# start of Records supplied

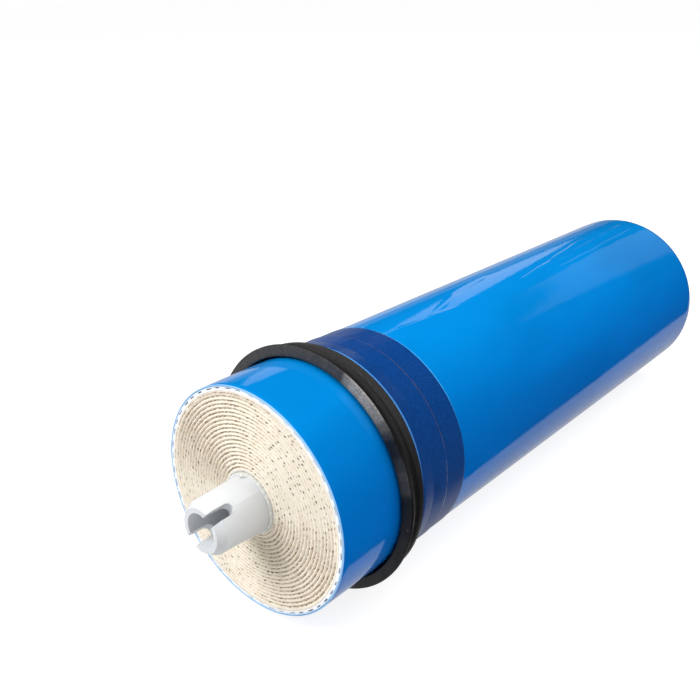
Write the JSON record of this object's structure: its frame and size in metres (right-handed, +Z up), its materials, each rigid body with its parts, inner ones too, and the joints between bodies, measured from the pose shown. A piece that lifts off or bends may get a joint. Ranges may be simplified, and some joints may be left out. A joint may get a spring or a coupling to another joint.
{
  "type": "ro membrane element",
  "caption": "Spiral-wound reverse-osmosis membrane element with slotted product tube, blue wrap, rubber brine seal, taped skirt and O-ring spigot.",
  "frame": {"origin": "under the middle of the element's length, level with the lowest point of the brine seal's lip", "axes": "+Y along the element from the slotted feed end to the O-ring spigot, +Z up, +X to the side"},
  "size_m": [0.0852, 0.298, 0.0852],
  "materials": {
    "tube_plastic": "pale grey moulded plastic, satin",
    "carrier_cloth": "pale grey knitted permeate carrier set in glue",
    "leaf_edges": "cut edges of the wound leaves, cream with brown shadows",
    "net_plastic": "white extruded spacer net",
    "wrap_film": "bright blue glossy stretch film",
    "seal_rubber": "black moulded rubber, slightly porous",
    "tape_film": "dark blue adhesive tape, fine grain",
    "ring_rubber": "black rubber cord"
  },
  "bodies": {
    "root": {"core_tube": "tube_plastic", "carrier_wrap": "carrier_cloth", "membrane_roll": "leaf_edges", "outer_net": "net_plastic", "film_wrap": "wrap_film", "brine_seal": "seal_rubber", "seal_tape": "tape_film", "wrap_tape": "tape_film", "outer_o_ring": "ring_rubber", "inner_o_ring": "ring_rubber"}
  },
  "joints": []
}
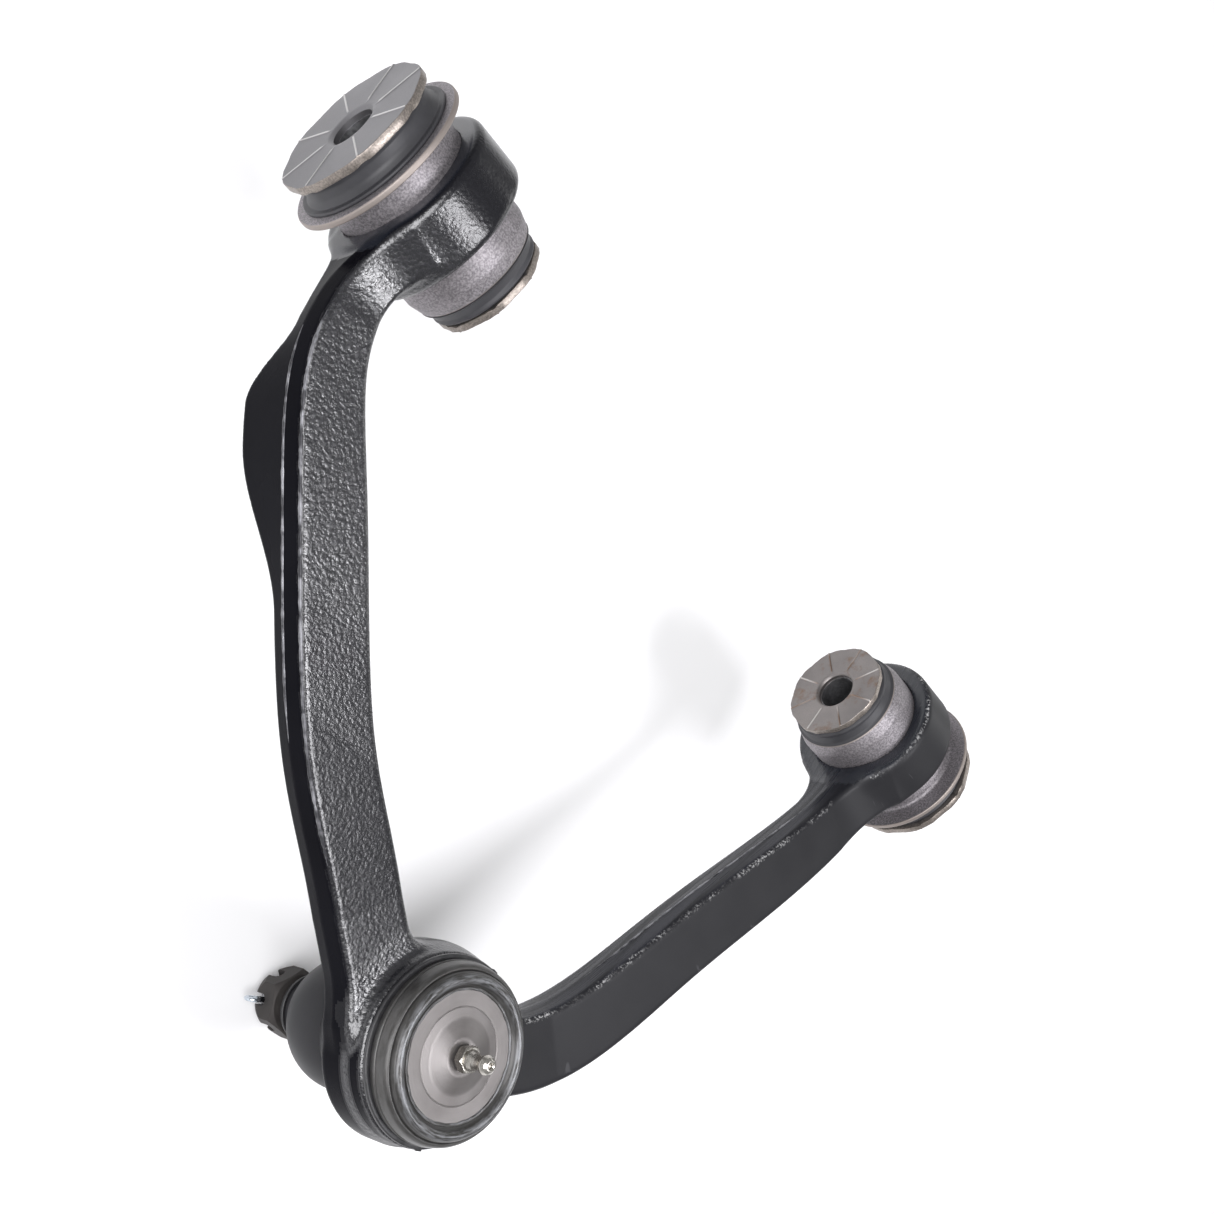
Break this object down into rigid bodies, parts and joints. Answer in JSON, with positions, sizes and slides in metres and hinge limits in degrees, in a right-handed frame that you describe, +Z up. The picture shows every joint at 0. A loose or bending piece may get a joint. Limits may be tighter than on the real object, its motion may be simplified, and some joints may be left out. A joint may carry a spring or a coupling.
{
  "type": "suspension control arm",
  "caption": "Forged two-legged suspension arm with a flanged rubber bushing pressed into each eye and a greasable, booted ball joint with a castle nut at its tip.",
  "frame": {"origin": "on the pivot axis, midway between the centres of the two bushings", "axes": "+X along the pivot axis towards the front bushing, +Y from the pivot towards the ball joint, +Z up towards the ball joint's cap"},
  "size_m": [0.372, 0.2729, 0.1258],
  "materials": {
    "black_forging": "hammer-textured gloss and satin black paint over the forging",
    "shell_steel": "grey phosphated pressed steel, speckled",
    "bushing_rubber": "satin dark grey rubber",
    "sleeve_steel": "turned steel",
    "plate_steel": "mid grey blasted steel with bright worn ridges",
    "housing_steel": "dark olive-grey steel, scuffed bright on the rolled rim",
    "cover_steel": "pressed grey steel disc",
    "stud_steel": "ground steel",
    "fitting_nickel": "nickel plated",
    "bearing_plastic": "natural plastic",
    "blackened_ring": "blackened steel",
    "boot_rubber": "black satin rubber",
    "nut_steel": "matte brown-black phosphate",
    "pin_zinc": "blue-white zinc plate"
  },
  "bodies": {
    "arm": {"arm_forging": "black_forging", "front_bushing_shell": "shell_steel", "front_bushing_rubber": "bushing_rubber", "rear_bushing_shell": "shell_steel", "rear_bushing_rubber": "bushing_rubber", "ball_joint_housing": "housing_steel", "housing_retaining_ring": "blackened_ring", "cover_plate": "cover_steel", "preload_washer": "blackened_ring", "upper_bearing": "bearing_plastic", "grease_fitting": "fitting_nickel", "grease_check_ball": "fitting_nickel", "dust_boot": "boot_rubber", "boot_clamp_ring": "blackened_ring"},
    "front_sleeve": {"front_inner_sleeve": "sleeve_steel", "front_outer_end_plate": "plate_steel", "front_inner_end_plate": "plate_steel"},
    "rear_sleeve": {"rear_inner_sleeve": "sleeve_steel", "rear_outer_end_plate": "plate_steel", "rear_inner_end_plate": "plate_steel"},
    "bearing": {"lower_bearing": "bearing_plastic"},
    "boot_collar": {"boot_collar_ring": "blackened_ring"},
    "stud": {"ball_stud": "stud_steel", "castle_nut": "nut_steel", "cotter_pin": "pin_zinc"}
  },
  "joints": [
    {"name": "front_bushing_twist", "type": "hinge", "parent": "arm", "child": "front_sleeve", "pos_m": [0.151, 0, 0], "axis": [1, 0, 0], "range_deg": [-25, 25], "stiffness_Nm_per_rad": 40},
    {"name": "rear_bushing_twist", "type": "hinge", "parent": "arm", "child": "rear_sleeve", "pos_m": [-0.151, 0, 0], "axis": [1, 0, 0], "range_deg": [-25, 25], "stiffness_Nm_per_rad": 40},
    {"name": "ball_azimuth", "type": "hinge", "parent": "arm", "child": "bearing", "pos_m": [-0.0165, 0.209, -0.008], "axis": [0, 0, 1], "continuous": true},
    {"name": "stud_tilt", "type": "hinge", "parent": "bearing", "child": "boot_collar", "pos_m": [-0.0165, 0.209, -0.008], "axis": [1, 0, 0], "range_deg": [-20, 20], "deforming": ["dust_boot"]},
    {"name": "stud_spin", "type": "hinge", "parent": "boot_collar", "child": "stud", "pos_m": [-0.0165, 0.209, -0.008], "axis": [0, 0, 1], "continuous": true}
  ],
  "couplings": [
    {"joint": "rear_bushing_twist", "follows": "front_bushing_twist", "ratio": 1}
  ]
}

# end of Records supplied

- Instructions for the task -
Copy out each line exactly.

- Answer for the task -
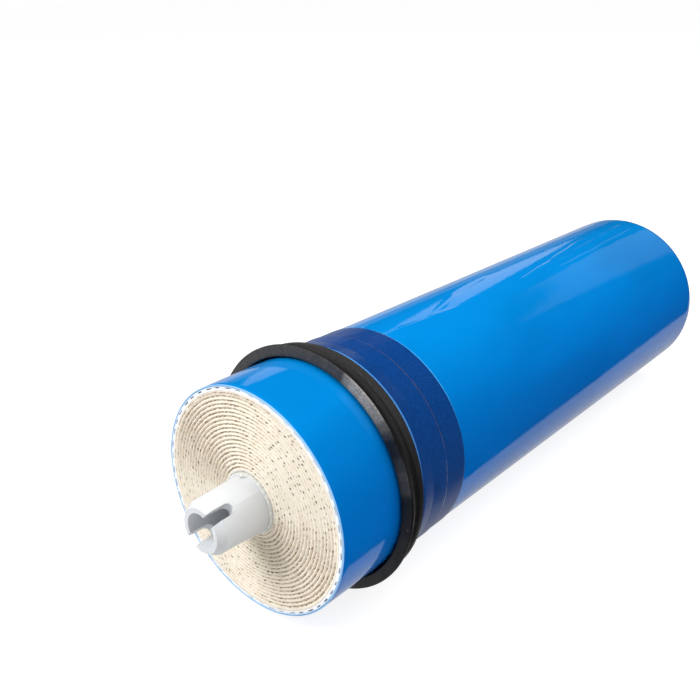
Write the JSON record of this object's structure: its frame and size in metres (right-handed, +Z up), its materials, each rigid body with its parts, inner ones too, and the joints between bodies, measured from the pose shown. A piece that lifts off or bends may get a joint. Ranges may be simplified, and some joints may be left out. A joint may get a spring or a coupling to another joint.
{
  "type": "ro membrane element",
  "caption": "Spiral-wound reverse-osmosis membrane element with slotted product tube, blue wrap, rubber brine seal, taped skirt and O-ring spigot.",
  "frame": {"origin": "under the middle of the element's length, level with the lowest point of the brine seal's lip", "axes": "+Y along the element from the slotted feed end to the O-ring spigot, +Z up, +X to the side"},
  "size_m": [0.0852, 0.298, 0.0852],
  "materials": {
    "tube_plastic": "pale grey moulded plastic, satin",
    "carrier_cloth": "pale grey knitted permeate carrier set in glue",
    "leaf_edges": "cut edges of the wound leaves, cream with brown shadows",
    "net_plastic": "white extruded spacer net",
    "wrap_film": "bright blue glossy stretch film",
    "seal_rubber": "black moulded rubber, slightly porous",
    "tape_film": "dark blue adhesive tape, fine grain",
    "ring_rubber": "black rubber cord"
  },
  "bodies": {
    "root": {"core_tube": "tube_plastic", "carrier_wrap": "carrier_cloth", "membrane_roll": "leaf_edges", "outer_net": "net_plastic", "film_wrap": "wrap_film", "brine_seal": "seal_rubber", "seal_tape": "tape_film", "wrap_tape": "tape_film", "outer_o_ring": "ring_rubber", "inner_o_ring": "ring_rubber"}
  },
  "joints": []
}
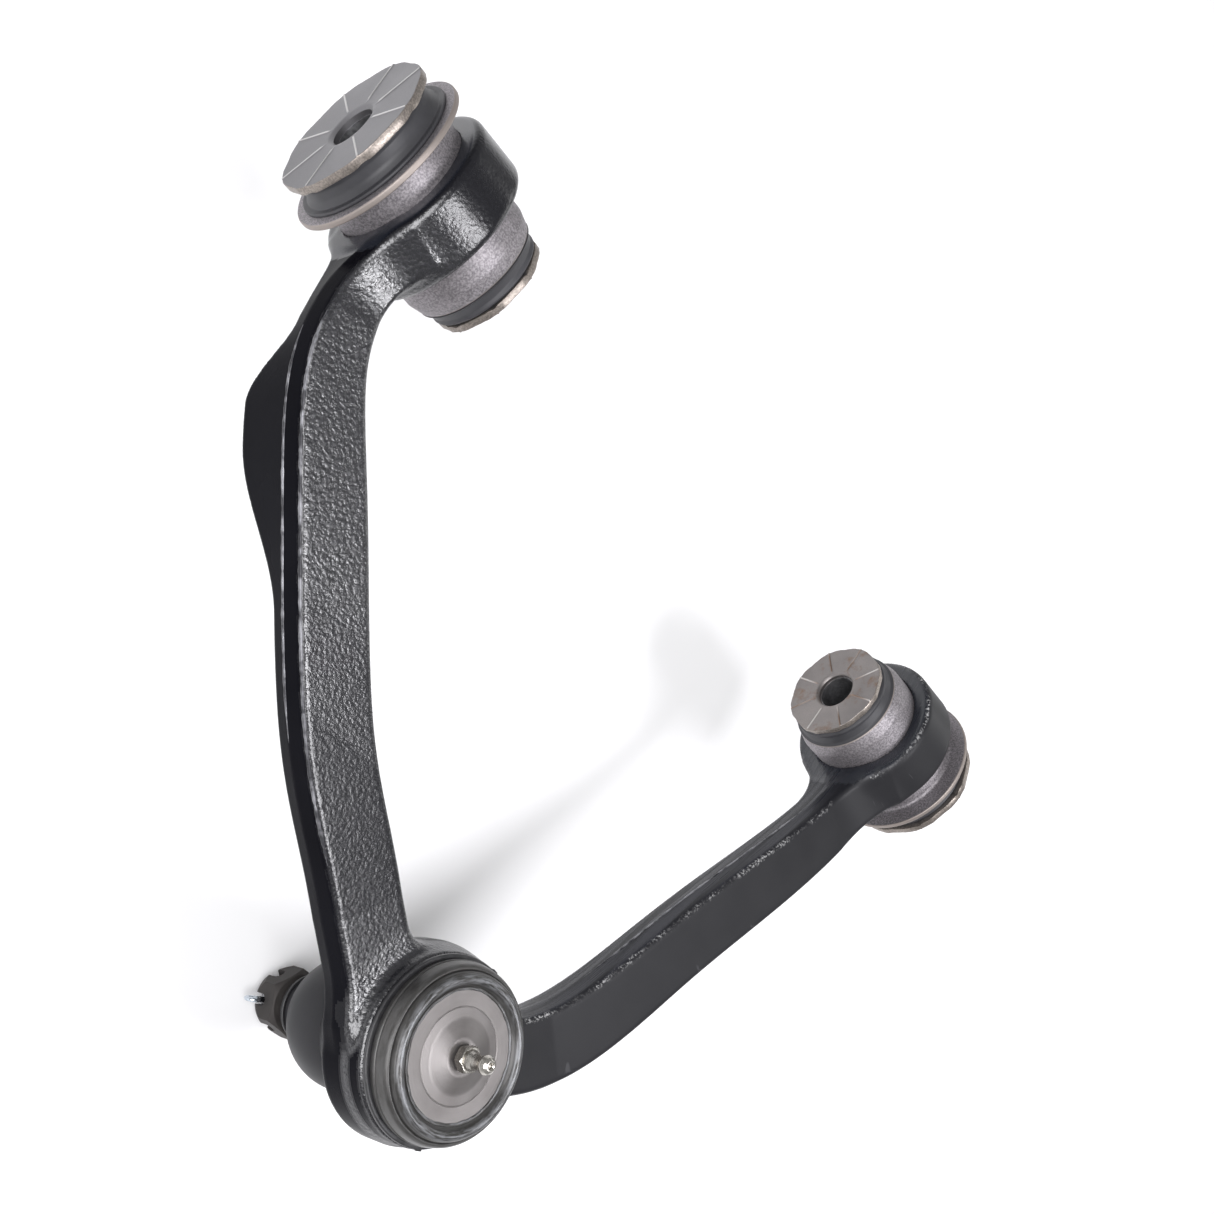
Break this object down into rigid bodies, parts and joints. Answer in JSON, with positions, sizes and slides in metres and hinge limits in degrees, in a right-handed frame that you describe, +Z up. The picture shows every joint at 0. A loose or bending piece may get a joint. Limits may be tighter than on the real object, its motion may be simplified, and some joints may be left out. A joint may carry a spring or a coupling.
{
  "type": "suspension control arm",
  "caption": "Forged two-legged suspension arm with a flanged rubber bushing pressed into each eye and a greasable, booted ball joint with a castle nut at its tip.",
  "frame": {"origin": "on the pivot axis, midway between the centres of the two bushings", "axes": "+X along the pivot axis towards the front bushing, +Y from the pivot towards the ball joint, +Z up towards the ball joint's cap"},
  "size_m": [0.372, 0.2729, 0.1258],
  "materials": {
    "black_forging": "hammer-textured gloss and satin black paint over the forging",
    "shell_steel": "grey phosphated pressed steel, speckled",
    "bushing_rubber": "satin dark grey rubber",
    "sleeve_steel": "turned steel",
    "plate_steel": "mid grey blasted steel with bright worn ridges",
    "housing_steel": "dark olive-grey steel, scuffed bright on the rolled rim",
    "cover_steel": "pressed grey steel disc",
    "stud_steel": "ground steel",
    "fitting_nickel": "nickel plated",
    "bearing_plastic": "natural plastic",
    "blackened_ring": "blackened steel",
    "boot_rubber": "black satin rubber",
    "nut_steel": "matte brown-black phosphate",
    "pin_zinc": "blue-white zinc plate"
  },
  "bodies": {
    "arm": {"arm_forging": "black_forging", "front_bushing_shell": "shell_steel", "front_bushing_rubber": "bushing_rubber", "rear_bushing_shell": "shell_steel", "rear_bushing_rubber": "bushing_rubber", "ball_joint_housing": "housing_steel", "housing_retaining_ring": "blackened_ring", "cover_plate": "cover_steel", "preload_washer": "blackened_ring", "upper_bearing": "bearing_plastic", "grease_fitting": "fitting_nickel", "grease_check_ball": "fitting_nickel", "dust_boot": "boot_rubber", "boot_clamp_ring": "blackened_ring"},
    "front_sleeve": {"front_inner_sleeve": "sleeve_steel", "front_outer_end_plate": "plate_steel", "front_inner_end_plate": "plate_steel"},
    "rear_sleeve": {"rear_inner_sleeve": "sleeve_steel", "rear_outer_end_plate": "plate_steel", "rear_inner_end_plate": "plate_steel"},
    "bearing": {"lower_bearing": "bearing_plastic"},
    "boot_collar": {"boot_collar_ring": "blackened_ring"},
    "stud": {"ball_stud": "stud_steel", "castle_nut": "nut_steel", "cotter_pin": "pin_zinc"}
  },
  "joints": [
    {"name": "front_bushing_twist", "type": "hinge", "parent": "arm", "child": "front_sleeve", "pos_m": [0.151, 0, 0], "axis": [1, 0, 0], "range_deg": [-25, 25], "stiffness_Nm_per_rad": 40},
    {"name": "rear_bushing_twist", "type": "hinge", "parent": "arm", "child": "rear_sleeve", "pos_m": [-0.151, 0, 0], "axis": [1, 0, 0], "range_deg": [-25, 25], "stiffness_Nm_per_rad": 40},
    {"name": "ball_azimuth", "type": "hinge", "parent": "arm", "child": "bearing", "pos_m": [-0.0165, 0.209, -0.008], "axis": [0, 0, 1], "continuous": true},
    {"name": "stud_tilt", "type": "hinge", "parent": "bearing", "child": "boot_collar", "pos_m": [-0.0165, 0.209, -0.008], "axis": [1, 0, 0], "range_deg": [-20, 20], "deforming": ["dust_boot"]},
    {"name": "stud_spin", "type": "hinge", "parent": "boot_collar", "child": "stud", "pos_m": [-0.0165, 0.209, -0.008], "axis": [0, 0, 1], "continuous": true}
  ],
  "couplings": [
    {"joint": "rear_bushing_twist", "follows": "front_bushing_twist", "ratio": 1}
  ]
}